House Democratic leadership said they firmly disagreed with the ruling.

““The current congressional and state House maps are textbook examples of extreme partisan gerrymandering, from how they were drawn in secret to how they effectively decided the outcome of most races by the end of the primary. This entire process should have been rejected today; instead, we fear it will now become standard procedure,” they wrote in a statement.

Republican Party of Kentucky spokesperson Sean Southard called the Kentucky Democratic Party’s suit “pathetic.”

“The highest court in Kentucky has rejected a pathetic attempt by the Democrats to throw out Kentucky’s congressional and state house district maps,” Southard wrote in a statement. “The Court rightfully rejected the Democrat effort to manipulate the political process and sue their way into the Congress and the state house.”

Adams said he was pleased by the ruling.

“Our nonpartisan Supreme Court overwhelmingly rejected the Kentucky Democratic Party’s reckless, frivolous and hypocritical lawsuit that sought to impose a different set of election rules through the courts, following Democrats’ loss of legislative control that they had previously won for decades under those very rules,” Adams wrote.

Josh Douglas, a constitutional law professor at the University of Kentucky College of Law, wrote on X that the ruling marked “not a great day” for voting rights.

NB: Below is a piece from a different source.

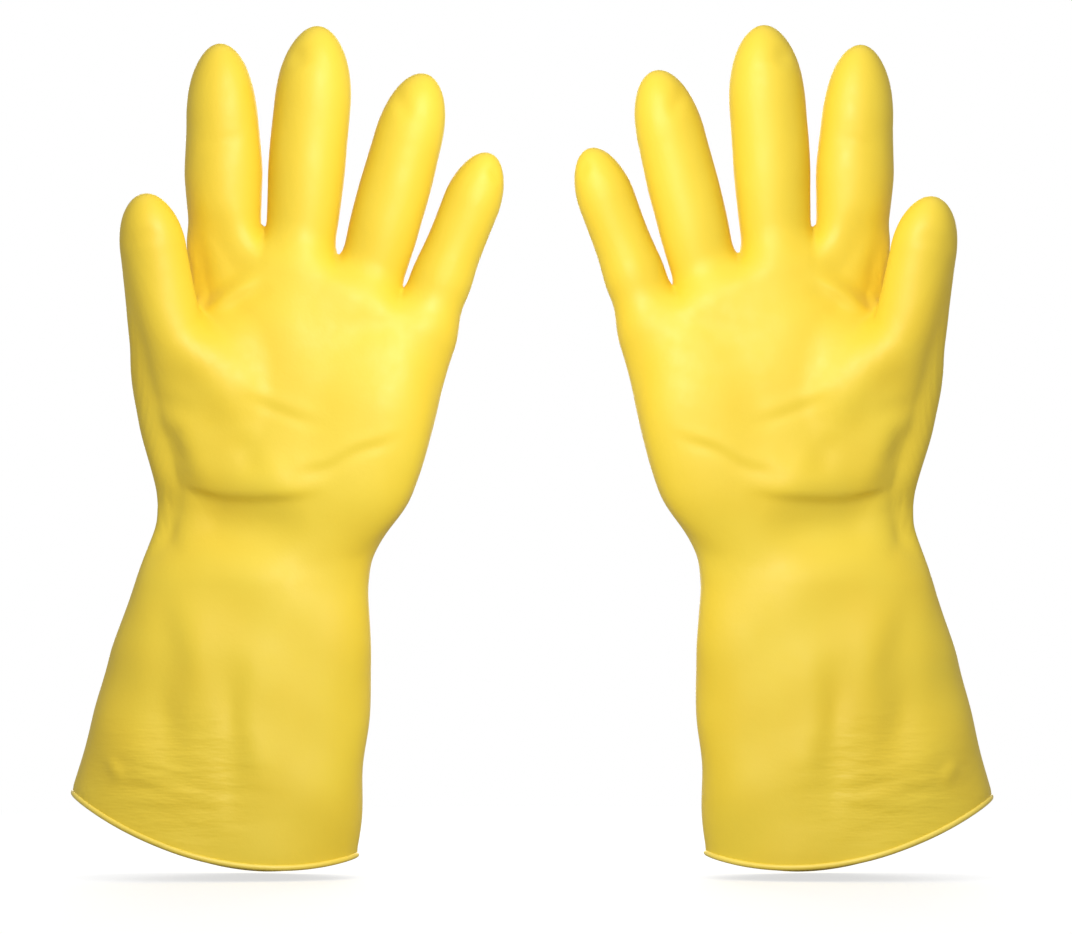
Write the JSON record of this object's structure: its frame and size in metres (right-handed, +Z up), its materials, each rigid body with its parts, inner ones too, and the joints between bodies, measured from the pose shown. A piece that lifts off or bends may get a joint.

“The court abdicates its responsibility to protect voters and democracy and unduly defers to legislature. The powerful become more powerful,” Douglas wrote. “The court says that a gerrymander violates the state const(itution) if it is ‘a clear, flagrant, and unwarranted deviation from constitutional limitations, or if its effects are so severe as to threaten our democratic form of government,’ yet this extremely egregious map doesn’t do so?”

Frankfort Bureau Chief Tessa Duvall contributed to this report.